I can't think of many engines that draw the scene as one big mesh? I think I saw mention that halo was like this?
That was an awesome link ( at least new to me )
Thanks!
Halo uses large, stitched BSP for big sections of the level. Like large brush strokes. things like terrain and buildings. That helps with visibility culling. They dont render everything as one draw call. They also use tons of instances to fill in the detail strokes. So not exactly.
Let me see if I got this right. If I duplicate an identical mesh in UDK, when it renders it, even though it is the same textures and materials and mesh, it will still be another draw call? that mean the video card stalls until the CPU loads the next set of instructions, right? Why wouldn't It reuse the old instructions? Is this why epic suggests merging your instance meshes for mobile UDK games? What happens when a mesh uses a multi-sub object material?
Multi sub materials, ie multiple material ID's in UDK are all their own draw call. So if you have a static mesh with three mat ID's, it's three draw calls.
Here are some pics to illustrate it:
Upper one has about 2k cubes with one material with a texture that has three different colours.
Lower one is the same cube except the coloured faces are seperate material IDs (so three in total) and the colours are just constants assigned in the material editor.
http://www.cs.helsinki.fi/u/jonimake/good.jpg
http://www.cs.helsinki.fi/u/jonimake/bad.jpg
That was with my old core 2 duo e6700, I was getting severely cpu limited with over 2k draw calls.
Well only Epic programmers can answer that
Don't know if multithreaded rendering from newer directx API's help in the case of UE 3. Haven't tried.
With modular chunks you also have the added headache of seams so plot out your UV's carefully.
EDIT:
One other thing to think about, is that working modularity you have the option of combining meshes and exporting larger chunks. So you get the added bonus of building in chunks but the final exported pieces don't necessarily need to be
Also from what I understand its not so much of a performance boost as it saves on texture space, final foot print and shader complexity. Of course it all depends on how the game is built, and how the pieces are used...
I don't know the exact answer but it's actually pretty tricky. Someone mentioned culling, which would be negated by batching together meshes like that. You also have problems with dynamic lights. If you batch a ton of meshes together and there's a dynamic light hitting one corner of one of them, you'll be rendering that huge batched mesh multiple times which might undo any of the gains that the batching got you.
Though now UE 3 has deferred rendering in DX 11 mode, which should help with the dynamic light redrawing (or rather make it unnecessary). Though only when there are no shadows being casted from the light afaik.
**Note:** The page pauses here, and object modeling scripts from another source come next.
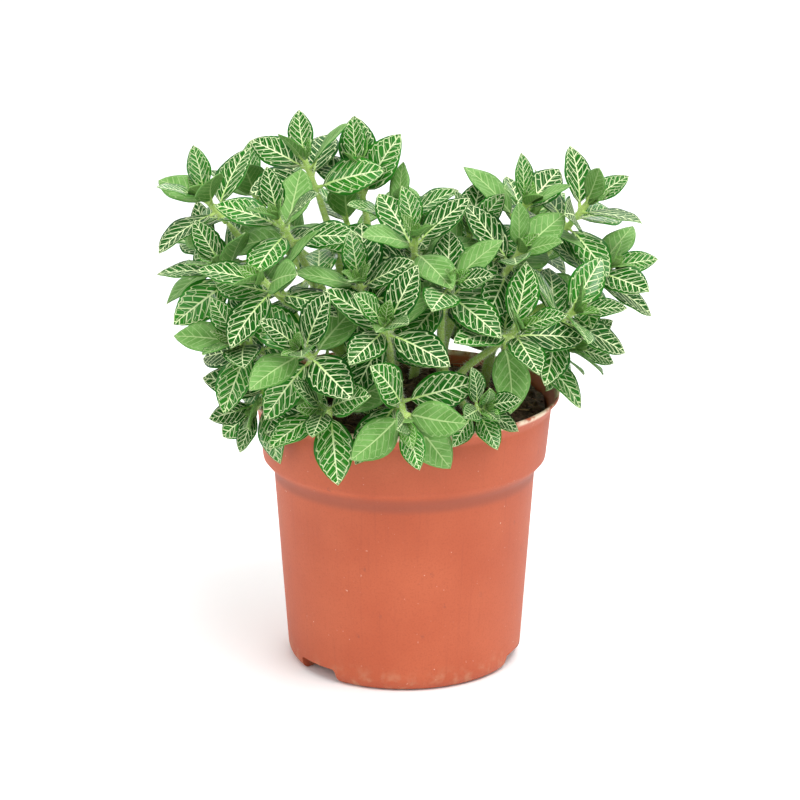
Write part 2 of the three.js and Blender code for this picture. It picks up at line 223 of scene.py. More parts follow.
def lathe(profile: Sequence[tuple[float, float]], segments: int, axis: Vector) -> bpy.types.Object:
    """Draws a circle up along a profile, ring by ring, and closes it on the axis at both ends.

    Args:
        profile: Radius and height of each ring, the first and last being the rims of flat discs.
        segments: Number of sides.
        axis: Where the axis of revolution stands.

    Returns:
        The closed object.
    """
    radius, height = profile[0]
    deselect_all()
    bpy.ops.mesh.primitive_circle_add(
        vertices=segments, radius=radius, fill_type="TRIFAN", location=(axis.x, axis.y, height)
    )
    made = bpy.context.active_object
    settle_in_place(made)
    middle = (axis.x, axis.y, 0.0)
    with editing(made):
        bpy.ops.mesh.select_mode(type="EDGE")
        bpy.ops.mesh.select_all(action="DESELECT")
        bpy.ops.mesh.select_non_manifold()
        for ring_radius, ring_height in profile[1:]:
            ratio = ring_radius / radius
            bpy.ops.mesh.extrude_region_move(
                TRANSFORM_OT_translate={"value": (0.0, 0.0, ring_height - height)}
            )
            bpy.ops.transform.resize(value=(ratio, ratio, 1.0), center_override=middle)
            radius, height = ring_radius, ring_height
        bpy.ops.mesh.merge(type="CENTER")
        bpy.ops.mesh.select_all(action="SELECT")
        bpy.ops.mesh.normals_make_consistent(inside=False)
    return made


def cut(obj: bpy.types.Object, cutter: bpy.types.Object) -> None:
    """Takes a cutter's shape out of an object and removes the cutter."""
    apply_modifier(obj, "BOOLEAN", operation="DIFFERENCE", solver="EXACT", object=cutter)
    bpy.data.objects.remove(cutter, do_unlink=True)


def outward(turn: float) -> Vector:
    """The level unit vector at an angle around the upright axis."""
    return Vector((math.cos(turn), math.sin(turn), 0.0))


def across(direction: Vector) -> Vector:
    """Any unit vector at right angles to a direction."""
    helper = Vector((0, 0, 1)) if abs(direction.z) < 0.9 else Vector((1, 0, 0))
    return direction.cross(helper).normalized()


# ---- Shader maths --------------------------------------------------------------------------------


class Wire:
    """A node's output that Python arithmetic turns into Math nodes."""

    def __init__(self, bench: Bench, socket: bpy.types.NodeSocket) -> None:
        self.bench = bench
        self.socket = socket

    def _math(self, operation: str, *values: Wire | float) -> Wire:
        """The Math node that works on these values."""
        return self.bench.node(
            "ShaderNodeMath", {"operation": operation}, dict(enumerate(values))
        )

    def __add__(self, other: Wire | float) -> Wire:
        """Sum."""
        return self._math("ADD", self, other)

    def __sub__(self, other: Wire | float) -> Wire:
        """Difference."""
        return self._math("SUBTRACT", self, other)

    def __rsub__(self, other: float) -> Wire:
        """Difference from a number."""
        return self._math("SUBTRACT", other, self)

    def __mul__(self, other: Wire | float) -> Wire:
        """Product."""
        return self._math("MULTIPLY", self, other)

    __radd__ = __add__
    __rmul__ = __mul__

    def __pow__(self, other: float) -> Wire:
        """Power."""
        return self._math("POWER", self, other)

    def __abs__(self) -> Wire:
        """Absolute value."""
        return self._math("ABSOLUTE", self)

    def sine(self) -> Wire:
        """Sine of an angle in radians."""
        return self._math("SINE", self)

    def fraction(self) -> Wire:
        """What is over a whole number."""
        return self._math("FRACT", self)

    def above(self, level: float) -> Wire:
        """One where the value is over a level, zero elsewhere."""
        return self._math("GREATER_THAN", self, level)

    def most(self, other: Wire | float) -> Wire:
        """The larger of two values."""
        return self._math("MAXIMUM", self, other)

    def angle_to(self, other: Wire) -> Wire:
        """The angle whose tangent is this value over the other."""
        return self._math("ARCTAN2", self, other)

    def ramp(self, low: float, high: float, start: float = 0.0, end: float = 1.0) -> Wire:
        """Runs smoothly from start to end as the value goes from low to high.

        Args:
            low: Value at which the result is start.
            high: Value at which the result is end.
            start: Result at low and before it.
            end: Result at high and beyond.

        Returns:
            The eased value.
        """
        return self.bench.node(
            "ShaderNodeMapRange",
            {"interpolation_type": "SMOOTHSTEP", "clamp": True},
            {"Value": self, "From Min": low, "From Max": high, "To Min": start, "To Max": end},
        )

    def fall(self, near: Wire | float, far: Wire | float) -> Wire:
        """One below near, zero beyond far, smooth between: a line drawn round a distance."""
        return self.bench.node(
            "ShaderNodeMapRange",
            {"interpolation_type": "SMOOTHSTEP", "clamp": True},
            {"Value": self, "From Min": near, "From Max": far, "To Min": 1.0, "To Max": 0.0},
        )


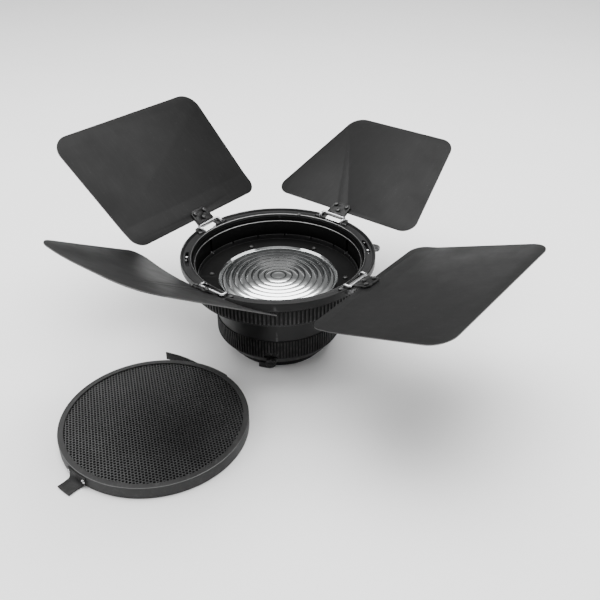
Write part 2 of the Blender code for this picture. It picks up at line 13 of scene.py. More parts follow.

But anyway, that's for DX 11 only with that specific engine
On another note, why is deffered limited to DX11 in UDK? it seems like a lot of features that I have seen work in DX 9 (and even DX10, what happened there?) are now being limited to DX11. for example, Crysis 2 introduced POM as a DX11 only feature, but crysis 1 had it in dx9/10, although I suspect this has something to do with their transition into fully deffered shading.
There is basically no speed differences. When talking about modular pieces such as a building, you will not have 1,000 of the same piece. So drawing 10 separate modular pieces, vs grouping them together will not really change anything. The reason to make modular stuff is 80% dev time / ease for designers and maybe in certain cases (mainly consoles) 20% to save some memory. Also most man made things are just modular. You mass produce metals,buildings, etc, which means lots of repitition.
In respects to batching and instancing, you don't want to draw stuff you cant see. The more you batch, the bigger the object gets. So by batching and not doing separate draw calls, you are basically saying, "I will always draw ALL of these, as long as I can only see 1 of them." Like batching trees, do you batch the whole forest and say "Draw all or none of it" or do you say "Draw a few trees I can see, draw low poly versions of trees far away, and draw NONE of the trees I don't even see". So UE3 can't just batch ALL static meshes, they would have to figure out what to batch, or let it up to the artists/designers.